Zapytany przez Bogdana Rymanowskiego o ocenę swojej prezydentury w skali szkolnej od 1 do 6, Andrzej Duda nie wahał się długo z odpowiedzią. Choć szóstki sobie nie wystawił, nie ukrywał zadowolenia z pełnienia najważniejszego urzędu w państwie.

Nie mam poczucia jakiejkolwiek porażki. Absolutnie. Uważam, że to było bardzo udane 10 lat. Jestem usatysfakcjonowany – powiedział z przekonaniem.

To stwierdzenie padło w momencie, gdy prezydent kończy swoją drugą i zarazem ostatnią kadencję. Z jego wypowiedzi wynika jasno, że mimo trudnych decyzji i krytyki ze strony różnych środowisk politycznych, uznaje on swoje działania za słuszne i skuteczne.

„Prezydent na piątkę”

Prezydent Duda nie zdecydował się na wystawienie sobie najwyższej możliwej noty, zaznaczając, że byłoby to przesadą. Mimo to sam przyznał sobie ocenę bardzo dobrą.

– Oczywiście są tacy, również i z obozu politycznego Zjednoczonej Prawicy, jak usłyszeliśmy, którzy mają do mnie pretensje, że to złe decyzje, weta sądowe, ale osobiście uważam, że to były dobre decyzje. Więc uważam, że prezydent na piątkę – stwierdził.

W ten sposób Duda odniósł się do niektórych kontrowersji, jakie towarzyszyły jego prezydenturze, zwłaszcza w kontekście relacji z własnym zapleczem politycznym. Podkreślił jednak, że jego działania – nawet jeśli dla niektórych niezrozumiałe – miały na celu ochronę instytucji państwa i zachowanie równowagi.
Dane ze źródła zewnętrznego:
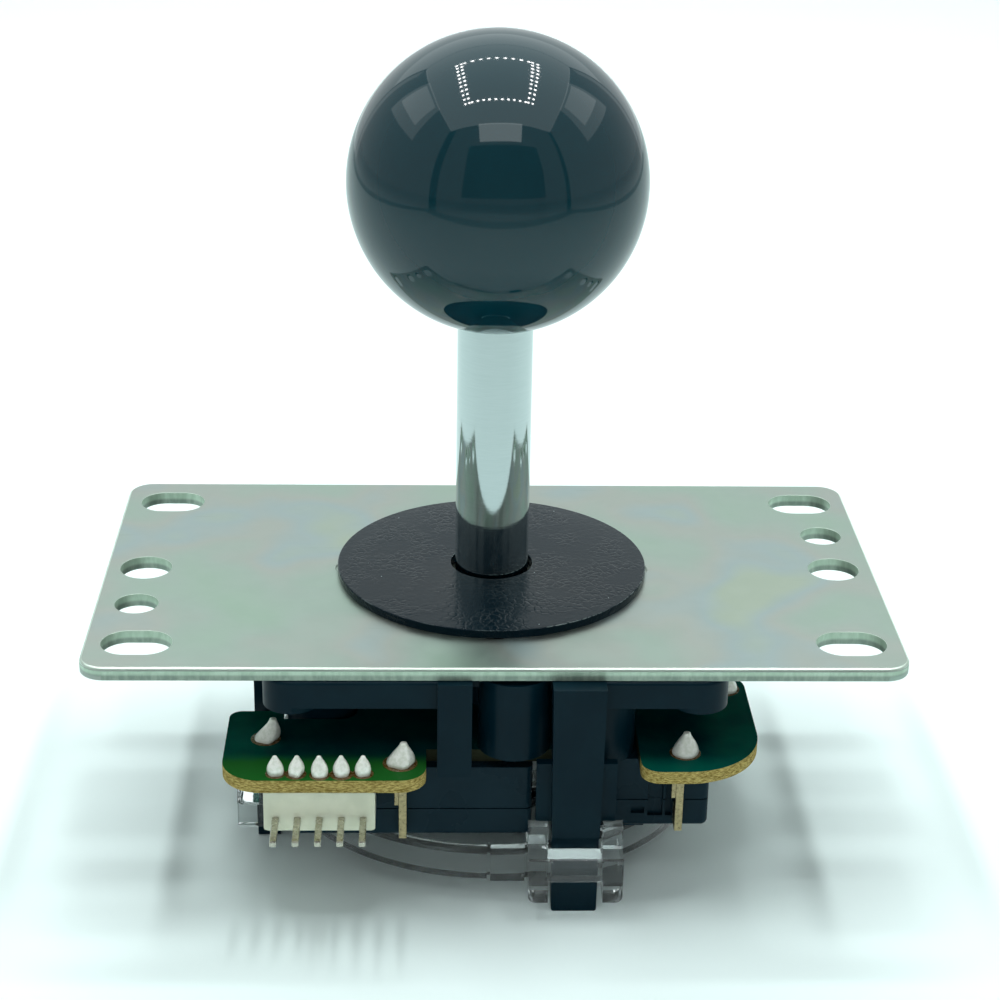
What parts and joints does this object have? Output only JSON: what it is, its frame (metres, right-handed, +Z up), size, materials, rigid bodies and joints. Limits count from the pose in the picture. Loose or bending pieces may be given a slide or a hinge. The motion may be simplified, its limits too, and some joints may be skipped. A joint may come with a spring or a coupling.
{
  "type": "arcade joystick lever",
  "caption": "Ball-topped arcade lever on a chromed shaft: slotted steel plate above, housing, snap switches, circuit board and clear restrictor below.",
  "frame": {"origin": "centre of the mounting plate's top face, on the shaft's axis", "axes": "+Z up the shaft to the ball, X along the plate's long side, -Y the side with the harness connector"},
  "size_m": [0.095, 0.0673, 0.0977],
  "materials": {
    "zinc_plate": "zinc plated, satin, faintly iridescent",
    "black_nylon": "leather-grained satin black",
    "black_housing": "moulded satin black",
    "green_board": "green solder mask over glass board",
    "solder": "bright solder",
    "white_connector": "milky white nylon",
    "tinned_pin": "tinned",
    "clear_plastic": "clear polycarbonate",
    "chrome_shaft": "polished chrome",
    "black_ball": "polished black",
    "brass_insert": "machined",
    "white_nylon": "natural nylon",
    "spring_steel": "bright spring wire",
    "switch_black": "moulded black",
    "terminal_brass": "dull gold",
    "plunger_grey": "moulded"
  },
  "bodies": {
    "housing": {"mounting_plate": "zinc_plate", "plate_screws": "zinc_plate", "dust_washer": "black_nylon", "body_housing": "black_housing", "circuit_board": "green_board", "solder_joints": "solder", "connector_housing": "white_connector", "connector_pins": "tinned_pin", "restrictor_frame": "clear_plastic", "restrictor_gate": "clear_plastic", "switch_case_front": "switch_black", "switch_cover_front": "switch_black", "switch_terminals_front": "terminal_brass", "switch_case_right": "switch_black", "switch_cover_right": "switch_black", "switch_terminals_right": "terminal_brass", "switch_case_back": "switch_black", "switch_cover_back": "switch_black", "switch_terminals_back": "terminal_brass", "switch_case_left": "switch_black", "switch_cover_left": "switch_black", "switch_terminals_left": "terminal_brass"},
    "spring_carrier": {"return_spring": "spring_steel"},
    "lever": {"pivot_ball": "white_nylon", "spring_seat": "white_nylon", "actuator": "black_nylon"},
    "shaft": {"lever_shaft": "chrome_shaft", "ball_top": "black_ball", "ball_insert": "brass_insert", "e_clip": "spring_steel"},
    "plunger_front": {"switch_plunger_front": "plunger_grey"},
    "plunger_right": {"switch_plunger_right": "plunger_grey"},
    "plunger_back": {"switch_plunger_back": "plunger_grey"},
    "plunger_left": {"switch_plunger_left": "plunger_grey"}
  },
  "joints": [
    {"name": "tilt_front_back", "type": "hinge", "parent": "housing", "child": "spring_carrier", "pos_m": [0, 0, -0.0012], "axis": [1, 0, 0], "range_deg": [-7, 7], "stiffness_Nm_per_rad": 0.3, "deforming": ["return_spring"]},
    {"name": "tilt_left_right", "type": "hinge", "parent": "spring_carrier", "child": "lever", "pos_m": [0, 0, -0.0012], "axis": [0, 1, 0], "range_deg": [-7, 7], "stiffness_Nm_per_rad": 0.3, "deforming": ["return_spring"]},
    {"name": "shaft_spin", "type": "hinge", "parent": "lever", "child": "shaft", "pos_m": [0, 0, -0.0012], "axis": [0, 0, 1], "continuous": true},
    {"name": "press_front", "type": "slide", "parent": "housing", "child": "plunger_front", "axis": [0, -1, 0], "range_m": [-0.0012, 0.0012]},
    {"name": "press_right", "type": "slide", "parent": "housing", "child": "plunger_right", "axis": [1, 0, 0], "range_m": [-0.0012, 0.0012]},
    {"name": "press_back", "type": "slide", "parent": "housing", "child": "plunger_back", "axis": [0, 1, 0], "range_m": [-0.0012, 0.0012]},
    {"name": "press_left", "type": "slide", "parent": "housing", "child": "plunger_left", "axis": [-1, 0, 0], "range_m": [-0.0012, 0.0012]}
  ],
  "couplings": [
    {"joint": "press_front", "follows": "tilt_front_back", "m_per_rad": -0.009},
    {"joint": "press_back", "follows": "tilt_front_back", "m_per_rad": 0.009},
    {"joint": "press_left", "follows": "tilt_left_right", "m_per_rad": 0.009},
    {"joint": "press_right", "follows": "tilt_left_right", "m_per_rad": -0.009}
  ]
}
Wskaźniki poparcia i polityczna kontynuacja

Duda w rozmowie z Rymanowskim zwrócił również uwagę na wysokie noty zaufania społecznego, jakie otrzymywał w rankingach opinii publicznej. W jego ocenie to właśnie te wskaźniki są potwierdzeniem dobrze wykonywanej misji.
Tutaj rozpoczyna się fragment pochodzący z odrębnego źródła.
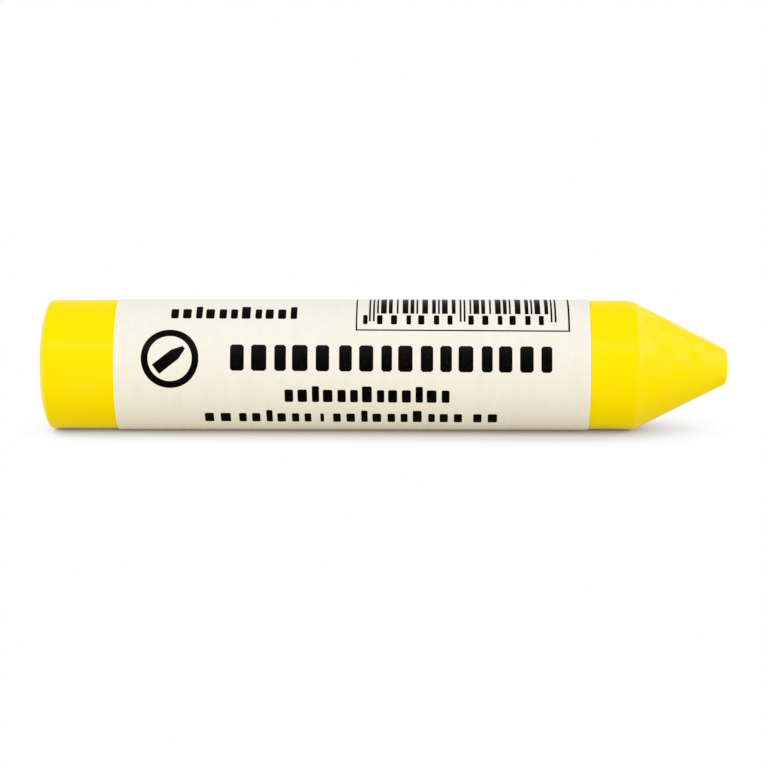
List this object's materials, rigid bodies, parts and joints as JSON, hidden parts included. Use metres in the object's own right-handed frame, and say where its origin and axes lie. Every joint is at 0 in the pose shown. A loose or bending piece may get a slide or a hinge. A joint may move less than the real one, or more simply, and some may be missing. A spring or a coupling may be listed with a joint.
{
  "type": "chalk stick",
  "caption": "Thick marking chalk stick with a cone point and a crowned butt, wrapped in a printed paper band.",
  "frame": {"origin": "centre of the flat on the butt, which the stick stands on", "axes": "+Z along the stick's axis, from the butt to the point; -Y is the way the middle of the print faces, and the paper band's lap joint is on the +Y side"},
  "size_m": [0.0176, 0.0177, 0.0928],
  "materials": {
    "yellow_chalk": "matte",
    "label_paper": "matte"
  },
  "bodies": {
    "root": {"chalk_stick": "yellow_chalk", "paper_label": "label_paper"}
  },
  "joints": []
}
Nie bez znaczenia jest także fakt, że jego polityczny następca, Karol Nawrocki, został wyłoniony z tego samego obozu politycznego. Andrzej Duda odegrał istotną rolę w tej nominacji.

– Był kandydatem tego samego obozu politycznego, którego byłem kandydatem – zauważył, dodając, że udzielił mu „zdecydowanego poparcia”.

Dla Dudy wybór Nawrockiego to także potwierdzenie ciągłości ideowej i politycznej, która była dla niego kluczowa w trakcie sprawowania urzędu.

Przekazanie władzy nowemu prezydentowi

W środę 6 sierpnia o godzinie 10 zaplanowano uroczyste zaprzysiężenie nowego prezydenta. Karol Nawrocki oficjalnie obejmie urząd, a kilka godzin później, dokładnie o 12, weźmie udział w mszy świętej odprawionej w intencji Polski i jego prezydentury.

Plan dnia zakończy symboliczne przekazanie Pałacu Prezydenckiego. O godzinie 15 nowa para prezydencka wejdzie uroczyście do siedziby głowy państwa. Tym samym zakończy się dekada rządów Andrzeja Dudy, a na scenie politycznej rozpocznie się nowy rozdział.